A liminal experience could therefore be entirely within our mind, as we change from the person we are now to the one we will in time become. The concept has also had an impact on the art world, it being inherently surreal. Shows like the Twilight Zone and Twin Peaks have famously made use of Liminality. But Liminal Spaces are a unique incarnation of the concept. With so many definitions of Liminal Spaces it only makes sense for people to disagree on what spaces actually qualify. Many are long enclosed spaces. They tend to be generic places like schools, hospitals, or shopping malls. Almost all are several decades old, making it difficult to date the images. Making it yet more difficult is their tendency to be grainy and low resolution, giving a vintage feel.

All this frames them in a certain way for our privative human brains, making it creepy and nostalgic at the same time. Or at least that’s one way to see it. Some claim they look familiar because they have seen them before… in our dreams. There is a hypothesis that humans are connected by our dreams. Many of us do tend to have similar dreams to each other to the point it’s uncanny. Maybe liminal spaces remind us of places visited in our dreams, whether consciously or not. A lot of people dream of strange empty spaces they cannot escape. Though unable to leave they get the feeling they do not belong there – and when those people see Liminal Spaces it gives them that same feeling.

Liminal photos do usually have a certain dream like quality and a lot of the time it’s hard to believe they’re real. Often they depict unusual contrasts, like a flooded subway or bright building surrounded by darkness. This obviously increases the feel that all is not right. But there was not always an obvious contrast. It’s hard to pin down why so many are captivated by these images.

Liminality is an individual experience. What to some is a deeply unnerving image can to others seem like a regular boring photo. The way each image affects you depends almost entirely on your childhood. Places that are similar to the kinds you grew up around; they seem to tap into the experiences from early in our development. Almost every liminal space is entirely devoid of human life, and any sign of life at all actually. This in combination with them being generic locations gives them an odd atmosphere, since in real life they would not be empty.
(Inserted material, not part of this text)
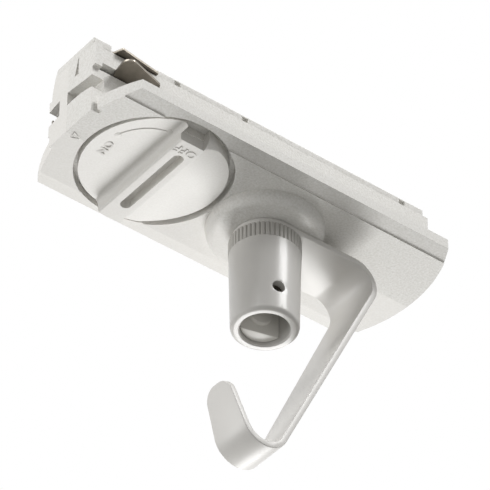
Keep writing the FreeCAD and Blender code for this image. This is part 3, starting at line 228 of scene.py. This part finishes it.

Unless they’re abandoned, which to be fair doesn’t make them any less eerie. In short they remind us of places from our past but with no one else around.

The Backrooms

The trend emerged in 2019, gaining popularity on the back of an urban legend. That urban legend is known as the backrooms. According to it there is a physical location outside of what we understand as reality. A never ending maze of rooms and passages, humans are not meant to enter the backrooms. The only way to get there is through some kind of breakdown in reality – like a glitch in the matrix. It is said only a handful of people have ever reached the backrooms. They described it as a place where the laws of physics do not always apply. They also gave a more detailed description, claiming it to be a dreary yellowish structure resembling an officer building. It is entirely quiet apart from the drone of the large overhead lighting.

Every room in the complex is empty, with no people nor furniture to be found. There is also no clear way to escape, seeming to be an eternal loop of hallways and empty rooms. But after a while of frantic exploring they realized there were indeed something that calls the backrooms home: strange otherworldly creatures unlike any on earth. In time people would add to the urban legend, with all kinds of theories put forward to expand it’s lore. Some believe the backrooms is real and that you could hypothetically go there.

In my view those people are idiots. I like myths and legends as much as anyone but there’s no way the universe has conjured up an eternal office block. Just the lighting alone in that place would be offensively expensive. Real or fake the backrooms directly led to liminal spaces becoming a trend, with images claiming to genuinely be from the Backrooms going viral. For me the images are more interesting than scary. I find them a little creepy yet nothing too sinister. But I like their dream like aesthetic and the whole concept of liminality.